▶ Written exercise:
Write out every line of the material exactly as it appears.

▶ Data excerpt:
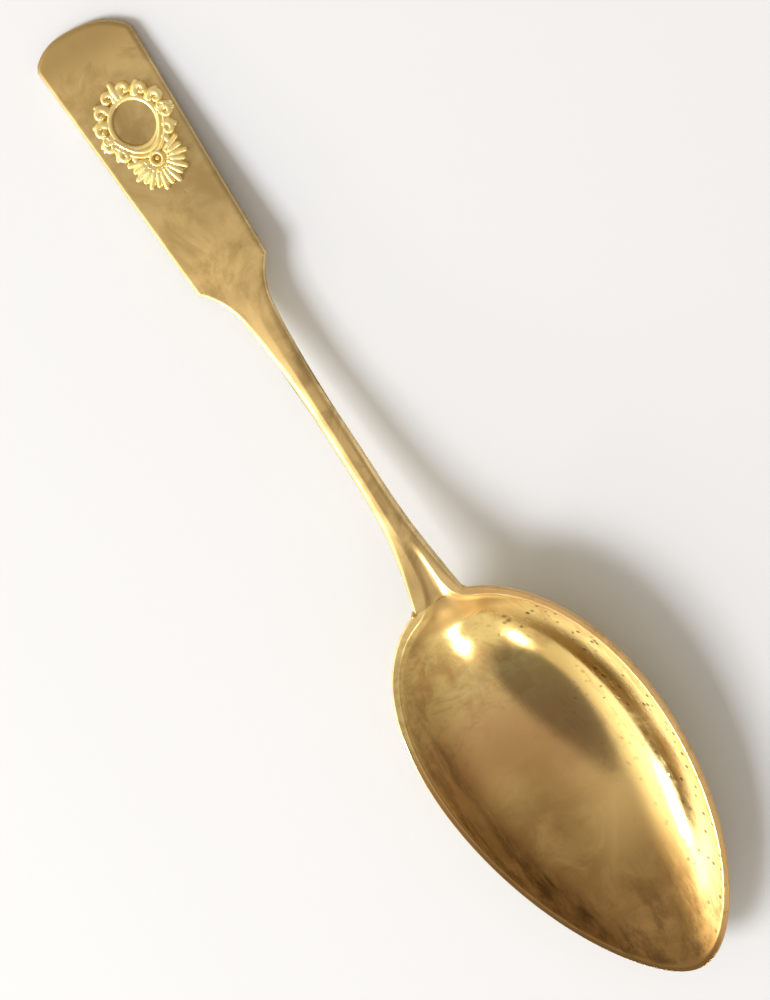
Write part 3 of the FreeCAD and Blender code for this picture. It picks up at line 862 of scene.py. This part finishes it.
class Nodes:
    """A material's node tree, with the few kinds of node these metals need."""

    def __init__(self, name):
        self.material = bpy.data.materials.new(name)
        self.material.use_nodes = True
        self.tree = self.material.node_tree
        self.shader = self.tree.nodes["Principled BSDF"]
        self.place = self.tree.nodes.new("ShaderNodeTexCoord").outputs["Object"]

    def link(self, source, target):
        self.tree.links.new(source, target)

    def fill(self, target, value):
        """Set a socket to a number or colour, or link another node's output to it."""
        if isinstance(value, (int, float)):
            target.default_value = value
        elif isinstance(value, tuple):
            target.default_value = (*value, 1)
        else:
            self.link(value, target)

    def stretched(self, scale, turn):
        """Places drawn out along one way, for streaks and scratches."""
        node = self.tree.nodes.new("ShaderNodeMapping")
        node.inputs["Scale"].default_value = scale
        node.inputs["Rotation"].default_value = (0, 0, turn)
        self.link(self.place, node.inputs["Vector"])
        return node.outputs["Vector"]

    def noise(self, scale, detail=4.0, rough=0.55, vector=None, twist=0.0):
        node = self.tree.nodes.new("ShaderNodeTexNoise")
        node.inputs["Scale"].default_value = scale
        node.inputs["Detail"].default_value = detail
        node.inputs["Roughness"].default_value = rough
        node.inputs["Distortion"].default_value = twist
        self.link(vector or self.place, node.inputs["Vector"])
        return node.outputs["Fac"]

    def cells(self, scale):
        node = self.tree.nodes.new("ShaderNodeTexVoronoi")
        node.inputs["Scale"].default_value = scale
        self.link(self.place, node.inputs["Vector"])
        return node.outputs["Distance"]

    def axis(self, name):
        node = self.tree.nodes.new("ShaderNodeSeparateXYZ")
        self.link(self.place, node.inputs["Vector"])
        return node.outputs[name]

    def from_middle(self):
        """How far out a place lies in the bowl's oval, squared: 0 in its middle, 1 at its rim."""
        node = self.tree.nodes.new("ShaderNodeMapping")
        node.vector_type = "TEXTURE"
        middle = float(to_frame([BOWL_MIDDLE, 0, 0])[0])
        node.inputs["Location"].default_value = (middle, 0, 0)
        node.inputs["Scale"].default_value = (HALF_BOWL * MM, HALF_BOWL * MM, 1)
        self.link(self.place, node.inputs["Vector"])
        parts = self.tree.nodes.new("ShaderNodeSeparateXYZ")
        self.link(node.outputs["Vector"], parts.inputs["Vector"])
        along, across = parts.outputs["X"], parts.outputs["Y"]
        fullness = self.plus(self.times(along, OVAL_FULLNESS[1]), OVAL_FULLNESS[0])
        share = self.maths("DIVIDE", self.times(across, across), fullness)
        return self.plus(self.times(along, along), share)

    def ramp(self, value, stops):
        node = self.tree.nodes.new("ShaderNodeMapRange")
        node.interpolation_type = "SMOOTHSTEP"
        low, high, first, last = stops
        node.inputs["From Min"].default_value = low
        node.inputs["From Max"].default_value = high
        node.inputs["To Min"].default_value = first
        node.inputs["To Max"].default_value = last
        self.link(value, node.inputs["Value"])
        return node.outputs["Result"]

    def fade(self, axis, low, high, first, last):
        """A ramp by place: millimetres along the spoon (X), across it (Y) or up (Z)."""
        origin = END_X if axis == "X" else 0.0
        return self.ramp(self.axis(axis), (origin + low * MM, origin + high * MM, first, last))

    def maths(self, kind, first, second):
        node = self.tree.nodes.new("ShaderNodeMath")
        node.operation = kind
        self.fill(node.inputs[0], first)
        self.fill(node.inputs[1], second)
        return node.outputs["Value"]

    def times(self, first, second):
        return self.maths("MULTIPLY", first, second)

    def plus(self, first, second):
        return self.maths("ADD", first, second)

    def larger(self, first, second):
        return self.maths("MAXIMUM", first, second)

    def mix(self, share, first, second):
        node = self.tree.nodes.new("ShaderNodeMix")
        node.data_type = "RGBA"
        self.fill(node.inputs["Factor"], share)
        self.fill(node.inputs["A"], first)
        self.fill(node.inputs["B"], second)
        return node.outputs["Result"]

    def bump(self, height, distance, strength, under=None):
        node = self.tree.nodes.new("ShaderNodeBump")
        node.inputs["Strength"].default_value = strength
        node.inputs["Distance"].default_value = distance
        self.link(height, node.inputs["Height"])
        if under is not None:
            self.link(under, node.inputs["Normal"])
        return node.outputs["Normal"]


# colours of the gilding, of the tarnish and dirt on it, and of the shade and sheen painted on it
GILT = (0.86, 0.63, 0.27)
# a paler gilt, partly the badge's brighter finish and partly a painted sheen of the window it faces
CREAM_GILT = (1.0, 0.86, 0.44)
# a brighter gilt, laid on the bowl as a painted sheen
SHEEN_GILT = (1.0, 0.84, 0.40)
SOFT_GILT = (0.93, 0.71, 0.35)
# brown for tarnish and dirt, and for the painted shade on the bowl
BROWN = (0.33, 0.195, 0.07)
SOOT = (0.10, 0.055, 0.02)
# the handle's tarnish colour, also its painted shade by the terminal's end
DUSK = (0.38, 0.27, 0.115)
OLIVE = (0.52, 0.42, 0.21)
COPPER = (0.66, 0.40, 0.19)


def gilt_material(name, tarnish_and_shade, tint, rough, scratches=0.5, pits=0.3, metal=GILT, dirt_and_shade=BROWN,
                  sheen=None, marks=None, dullness=None):
    """Old gilding: tarnished patches, patches of painted shade, a painted sheen where one is given,
    hairline scratches, pits and a wavy polish.
    """
    nodes = Nodes(name)
    nodes.shader.inputs["Metallic"].default_value = 1.0
    cloudy = nodes.noise(160, 6, 0.62, twist=0.6)
    broad = nodes.noise(48, 3, 0.5)
    colour = nodes.mix(nodes.ramp(broad, (0.42, 0.66, 0.0, 0.75)), metal, tint)
    # a painted sheen, where one is given, brightens the gilding first
    if sheen:
        colour = sheen(nodes, colour)
    # this mask lays tarnish and painted shade alike, both in the darker colour that also fills the
    # pits
    stain_and_shade = tarnish_and_shade(nodes, cloudy)
    colour = nodes.mix(stain_and_shade, colour, dirt_and_shade)
    if marks:
        colour = nodes.mix(marks(nodes), colour, SOOT)
    lines = nodes.noise(1.0, 3, 0.6, nodes.stretched((260, 5200, 900), 0.06))
    cross = nodes.noise(1.0, 2, 0.6, nodes.stretched((2100, 330, 500), -0.5))
    pit = nodes.times(
        nodes.ramp(nodes.cells(620), (0.14, 0.05, 0.0, 1.0)),
        nodes.ramp(nodes.noise(190, 3), (0.56, 0.62, 0.0, 1.0)),
    )
    colour = nodes.mix(nodes.times(pit, pits), colour, dirt_and_shade)
    nodes.link(colour, nodes.shader.inputs["Base Color"])
    polish = nodes.ramp(nodes.noise(95, 5, 0.6), (0.3, 0.7, rough * 0.75, rough * 1.4))
    scuff = nodes.times(nodes.ramp(lines, (0.55, 0.75, 0.0, 1.0)), 0.07)
    total = nodes.plus(nodes.plus(polish, nodes.times(stain_and_shade, 0.16)), scuff)
    if dullness:
        total = nodes.plus(total, dullness(nodes))
    nodes.link(total, nodes.shader.inputs["Roughness"])
    wave = nodes.bump(nodes.noise(150, 2, 0.5), 0.00006, 0.16)
    grain = nodes.bump(lines, 0.000004, scratches, wave)
    nicks = nodes.bump(cross, 0.000003, scratches * 0.7, grain)
    hollow = nodes.bump(nodes.maths("SUBTRACT", 1.0, pit), 0.00002, 0.5, nicks)
    nodes.link(hollow, nodes.shader.inputs["Normal"])
    return nodes.material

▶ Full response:
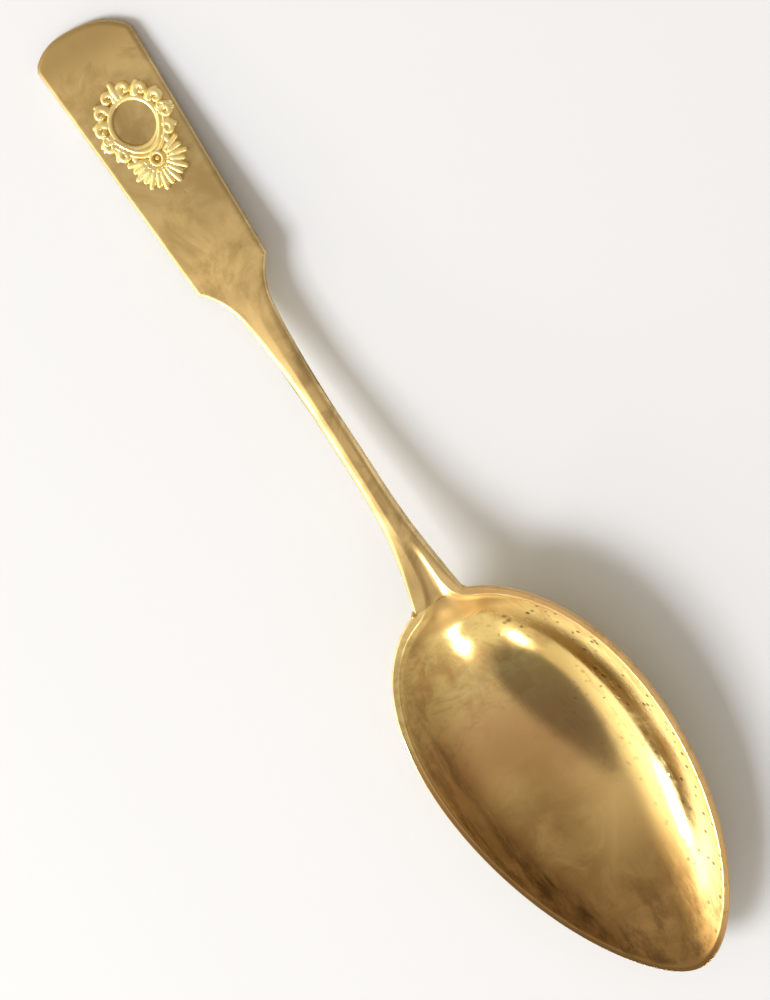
Write part 3 of the FreeCAD and Blender code for this picture. It picks up at line 862 of scene.py. This part finishes it.
class Nodes:
    """A material's node tree, with the few kinds of node these metals need."""

    def __init__(self, name):
        self.material = bpy.data.materials.new(name)
        self.material.use_nodes = True
        self.tree = self.material.node_tree
        self.shader = self.tree.nodes["Principled BSDF"]
        self.place = self.tree.nodes.new("ShaderNodeTexCoord").outputs["Object"]

    def link(self, source, target):
        self.tree.links.new(source, target)

    def fill(self, target, value):
        """Set a socket to a number or colour, or link another node's output to it."""
        if isinstance(value, (int, float)):
            target.default_value = value
        elif isinstance(value, tuple):
            target.default_value = (*value, 1)
        else:
            self.link(value, target)

    def stretched(self, scale, turn):
        """Places drawn out along one way, for streaks and scratches."""
        node = self.tree.nodes.new("ShaderNodeMapping")
        node.inputs["Scale"].default_value = scale
        node.inputs["Rotation"].default_value = (0, 0, turn)
        self.link(self.place, node.inputs["Vector"])
        return node.outputs["Vector"]

    def noise(self, scale, detail=4.0, rough=0.55, vector=None, twist=0.0):
        node = self.tree.nodes.new("ShaderNodeTexNoise")
        node.inputs["Scale"].default_value = scale
        node.inputs["Detail"].default_value = detail
        node.inputs["Roughness"].default_value = rough
        node.inputs["Distortion"].default_value = twist
        self.link(vector or self.place, node.inputs["Vector"])
        return node.outputs["Fac"]

    def cells(self, scale):
        node = self.tree.nodes.new("ShaderNodeTexVoronoi")
        node.inputs["Scale"].default_value = scale
        self.link(self.place, node.inputs["Vector"])
        return node.outputs["Distance"]

    def axis(self, name):
        node = self.tree.nodes.new("ShaderNodeSeparateXYZ")
        self.link(self.place, node.inputs["Vector"])
        return node.outputs[name]

    def from_middle(self):
        """How far out a place lies in the bowl's oval, squared: 0 in its middle, 1 at its rim."""
        node = self.tree.nodes.new("ShaderNodeMapping")
        node.vector_type = "TEXTURE"
        middle = float(to_frame([BOWL_MIDDLE, 0, 0])[0])
        node.inputs["Location"].default_value = (middle, 0, 0)
        node.inputs["Scale"].default_value = (HALF_BOWL * MM, HALF_BOWL * MM, 1)
        self.link(self.place, node.inputs["Vector"])
        parts = self.tree.nodes.new("ShaderNodeSeparateXYZ")
        self.link(node.outputs["Vector"], parts.inputs["Vector"])
        along, across = parts.outputs["X"], parts.outputs["Y"]
        fullness = self.plus(self.times(along, OVAL_FULLNESS[1]), OVAL_FULLNESS[0])
        share = self.maths("DIVIDE", self.times(across, across), fullness)
        return self.plus(self.times(along, along), share)

    def ramp(self, value, stops):
        node = self.tree.nodes.new("ShaderNodeMapRange")
        node.interpolation_type = "SMOOTHSTEP"
        low, high, first, last = stops
        node.inputs["From Min"].default_value = low
        node.inputs["From Max"].default_value = high
        node.inputs["To Min"].default_value = first
        node.inputs["To Max"].default_value = last
        self.link(value, node.inputs["Value"])
        return node.outputs["Result"]

    def fade(self, axis, low, high, first, last):
        """A ramp by place: millimetres along the spoon (X), across it (Y) or up (Z)."""
        origin = END_X if axis == "X" else 0.0
        return self.ramp(self.axis(axis), (origin + low * MM, origin + high * MM, first, last))

    def maths(self, kind, first, second):
        node = self.tree.nodes.new("ShaderNodeMath")
        node.operation = kind
        self.fill(node.inputs[0], first)
        self.fill(node.inputs[1], second)
        return node.outputs["Value"]

    def times(self, first, second):
        return self.maths("MULTIPLY", first, second)

    def plus(self, first, second):
        return self.maths("ADD", first, second)

    def larger(self, first, second):
        return self.maths("MAXIMUM", first, second)

    def mix(self, share, first, second):
        node = self.tree.nodes.new("ShaderNodeMix")
        node.data_type = "RGBA"
        self.fill(node.inputs["Factor"], share)
        self.fill(node.inputs["A"], first)
        self.fill(node.inputs["B"], second)
        return node.outputs["Result"]

    def bump(self, height, distance, strength, under=None):
        node = self.tree.nodes.new("ShaderNodeBump")
        node.inputs["Strength"].default_value = strength
        node.inputs["Distance"].default_value = distance
        self.link(height, node.inputs["Height"])
        if under is not None:
            self.link(under, node.inputs["Normal"])
        return node.outputs["Normal"]


# colours of the gilding, of the tarnish and dirt on it, and of the shade and sheen painted on it
GILT = (0.86, 0.63, 0.27)
# a paler gilt, partly the badge's brighter finish and partly a painted sheen of the window it faces
CREAM_GILT = (1.0, 0.86, 0.44)
# a brighter gilt, laid on the bowl as a painted sheen
SHEEN_GILT = (1.0, 0.84, 0.40)
SOFT_GILT = (0.93, 0.71, 0.35)
# brown for tarnish and dirt, and for the painted shade on the bowl
BROWN = (0.33, 0.195, 0.07)
SOOT = (0.10, 0.055, 0.02)
# the handle's tarnish colour, also its painted shade by the terminal's end
DUSK = (0.38, 0.27, 0.115)
OLIVE = (0.52, 0.42, 0.21)
COPPER = (0.66, 0.40, 0.19)


def gilt_material(name, tarnish_and_shade, tint, rough, scratches=0.5, pits=0.3, metal=GILT, dirt_and_shade=BROWN,
                  sheen=None, marks=None, dullness=None):
    """Old gilding: tarnished patches, patches of painted shade, a painted sheen where one is given,
    hairline scratches, pits and a wavy polish.
    """
    nodes = Nodes(name)
    nodes.shader.inputs["Metallic"].default_value = 1.0
    cloudy = nodes.noise(160, 6, 0.62, twist=0.6)
    broad = nodes.noise(48, 3, 0.5)
    colour = nodes.mix(nodes.ramp(broad, (0.42, 0.66, 0.0, 0.75)), metal, tint)
    # a painted sheen, where one is given, brightens the gilding first
    if sheen:
        colour = sheen(nodes, colour)
    # this mask lays tarnish and painted shade alike, both in the darker colour that also fills the
    # pits
    stain_and_shade = tarnish_and_shade(nodes, cloudy)
    colour = nodes.mix(stain_and_shade, colour, dirt_and_shade)
    if marks:
        colour = nodes.mix(marks(nodes), colour, SOOT)
    lines = nodes.noise(1.0, 3, 0.6, nodes.stretched((260, 5200, 900), 0.06))
    cross = nodes.noise(1.0, 2, 0.6, nodes.stretched((2100, 330, 500), -0.5))
    pit = nodes.times(
        nodes.ramp(nodes.cells(620), (0.14, 0.05, 0.0, 1.0)),
        nodes.ramp(nodes.noise(190, 3), (0.56, 0.62, 0.0, 1.0)),
    )
    colour = nodes.mix(nodes.times(pit, pits), colour, dirt_and_shade)
    nodes.link(colour, nodes.shader.inputs["Base Color"])
    polish = nodes.ramp(nodes.noise(95, 5, 0.6), (0.3, 0.7, rough * 0.75, rough * 1.4))
    scuff = nodes.times(nodes.ramp(lines, (0.55, 0.75, 0.0, 1.0)), 0.07)
    total = nodes.plus(nodes.plus(polish, nodes.times(stain_and_shade, 0.16)), scuff)
    if dullness:
        total = nodes.plus(total, dullness(nodes))
    nodes.link(total, nodes.shader.inputs["Roughness"])
    wave = nodes.bump(nodes.noise(150, 2, 0.5), 0.00006, 0.16)
    grain = nodes.bump(lines, 0.000004, scratches, wave)
    nicks = nodes.bump(cross, 0.000003, scratches * 0.7, grain)
    hollow = nodes.bump(nodes.maths("SUBTRACT", 1.0, pit), 0.00002, 0.5, nicks)
    nodes.link(hollow, nodes.shader.inputs["Normal"])
    return nodes.material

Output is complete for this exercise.